Weird CUDA out of memory error (OOM) at epoch end

I am facing a very weird OOM error with my current training. The OOM error happens systematically during the forward pass of the last (or second last, not sure) batch of an epoch. It happens independent of training size. It happens before validation.

I am logging the GPU memory consumption via nvidia-smi during training. During the training epoch the memory consumption stays constant, so I doubt it’s a typical memory leak (caused e.g. by a missing .detach() call). However, when running the last batch, the memory consumption suddenly starts to increase in the forward pass. This can be seen by printing the GPU memory consumption during different steps in the forward pass.

Is there something special happening at epoch end, when the queue size of the dataloader approaches zero? Did anybody else face this phenomenon?

P.s.: While I said the error happens systematically, the training did work for at one time for a couple of epochs, so there does seem some randomness to it. However, it raised the OOM error at epoch end approximately a dozen times now.
P.P.s.: Training pipeline is a modified monodepth2 and I’m getting the error at this point: https://github.com/nianticlabs/monodepth2/blob/master/trainer.py#L285 I am using only 1 GPU to train.

1 Like

P.P.P.s.: Only occurs for num_workers>=2. Also now happened a few times in the middle of the first epoch, not the end…

Are you using static input shapes or are they dynamically changed?

Are you pushing the data to the GPU inside the Dataset?

Thank you very much for your reply!

  • The input shapes are static
  • Data is pushed to the GPU not inside the Dataset, but just before the forward pass

By now I also ran a memory trace suggested in this thread: How to debug causes of GPU memory leaks? . However, somehow the training runs smoothly (and extremely slowly) for several epochs in this case… Could it be that at some point GPU memory is not deallocated quickly enough and that some wait statements would solve it?

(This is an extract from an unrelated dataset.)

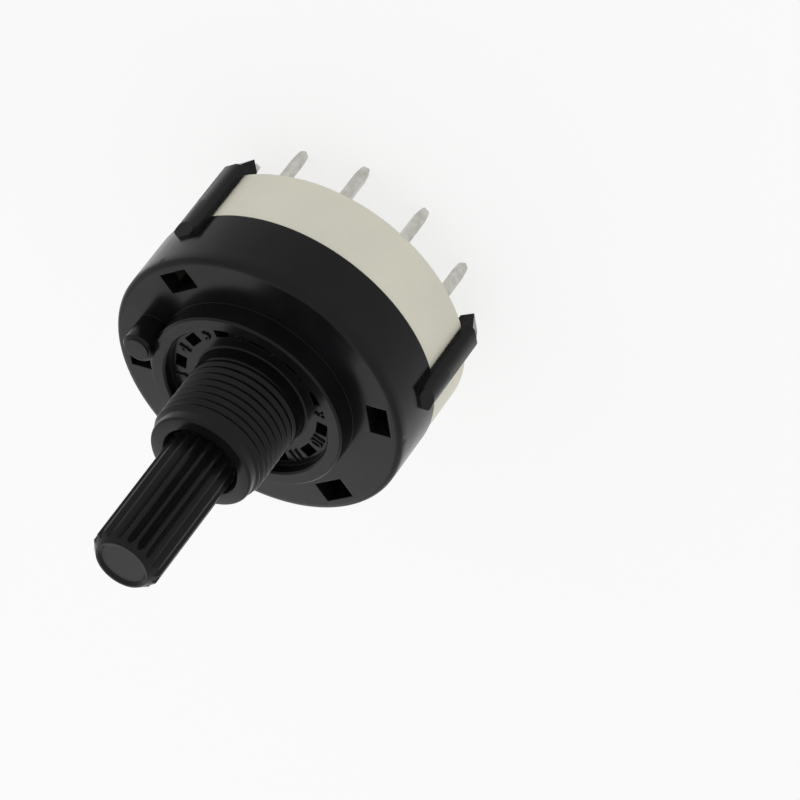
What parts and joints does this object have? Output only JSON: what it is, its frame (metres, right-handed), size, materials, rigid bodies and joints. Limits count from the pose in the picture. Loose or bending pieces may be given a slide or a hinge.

Also forgot to mention: I am using an older version of monodepth, namely 0.4.1

This shouldn’t be the case, as PyTorch tries to recover from an OOM by clearing the cache for you.

Are you seeing these issues only in this old monodepth2 repository or also using plain PyTorch code?

Ok, thanks for the clarification.

What exactly do you mean with plain Pytorch code? What I can say is that the monodepth2 training runs with different parameter settings, e.g. different input size, batch size or network architectures. The current configuration is already pretty close to the GPU memory limit. But I will test today whether this memory uage spike in the last batch also happens for other configurations.